David Cameron is to announce the launch of the government’s Information Economy Strategy.

Speaking at the G8 Innovation Conference in London, Cameron said that more than any time in history our world is being shaped by innovation, new ideas, new technologies and new companies.

The document reiterates commitment to transform 25 of the top 50 public services over the next year to digital, including plans to give businesses a single, online view of their tax records.

Other plans will include a programme for 1.6 million small and medium-sized enterprises (SMEs) to get online over the next five years. This industry-led initiative will target SMEs that are either not online or want to improve their current online facilities, so they can do things like process electronic payments, sell goods overseas and developing cloud computing.

The government will also publish a data capability strategy in October 2013, building on the recommendations in Stephan Shakespeare's review of Public Sector Information and the prime minister's Council for Science and Technology’s report on algorithms, and will be published alongside the Open Government Partnership National Action Plan.

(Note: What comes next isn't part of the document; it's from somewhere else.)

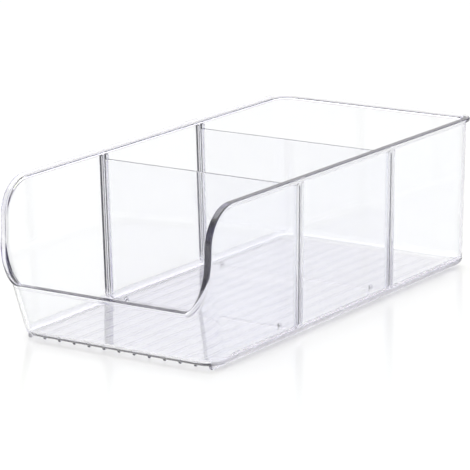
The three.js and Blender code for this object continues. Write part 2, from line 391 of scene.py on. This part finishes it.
class StageSettings(bpy.types.PropertyGroup):
    """Floor, light and camera."""

    floor_colour: bpy.props.FloatVectorProperty(
        name="Floor colour", description="Colour of the table",
        size=3, default=(0.94, 0.96, 0.86), subtype="COLOR"
    )
    floor_bend: bpy.props.FloatProperty(
        name="Floor refraction", description="Index of refraction of the table's polish", default=1.45
    )
    floor_smooth: bpy.props.FloatProperty(
        name="Floor smoothest", description="Least roughness of the table", default=0.16
    )
    floor_rough: bpy.props.FloatProperty(
        name="Floor roughest", description="Most roughness of the table", default=0.22
    )
    cloud_scale: bpy.props.FloatProperty(
        name="Cloud scale", description="Scale of the clouds in the table's gloss", default=30
    )
    floor_size: bpy.props.FloatProperty(
        name="Floor size", description="Half width of the table", default=8.0, unit="LENGTH"
    )
    lens: bpy.props.FloatProperty(
        name="Lens", description="Focal length in millimetres", default=234.24
    )
    yaw: bpy.props.FloatProperty(
        name="Yaw", description="Camera's turn round the bin", default=0.598812, subtype="ANGLE"
    )
    pitch: bpy.props.FloatProperty(
        name="Pitch", description="Camera's tilt down", default=0.244614, subtype="ANGLE"
    )
    roll: bpy.props.FloatProperty(
        name="Roll", description="Camera's roll", default=-0.0144775, subtype="ANGLE"
    )
    distance: bpy.props.FloatProperty(
        name="Distance", description="Camera to target", default=1.871865, unit="LENGTH"
    )
    target: bpy.props.FloatVectorProperty(
        name="Target", description="Point that the camera looks at",
        size=3, default=(0.0, -0.0133, 0.04498), unit="LENGTH"
    )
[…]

The strategy intends to bring together academia and business to develop a digital skills strategy. 

This will include the promotion of innovative teaching tools in schools, encouraging more young people to pursue jobs in the information economy, and creating a programme of online open courses for computing and data science.

As part of the partnership with industry and academia, the government has set up the Information Economy Council. The council will set the agenda for future progress of the strategy and monitor its progress.

Business secretary Vince Cable said: “In order to achieve strong and lasting growth, we need to back our most innovative businesses.

"There are growing clusters up and down the country, with areas like Bristol, Manchester and Cambridge excelling in advanced information technology. By developing the information economy we will provide the skills, digital services and new technologies to grow the UK economy and create jobs outside of London.”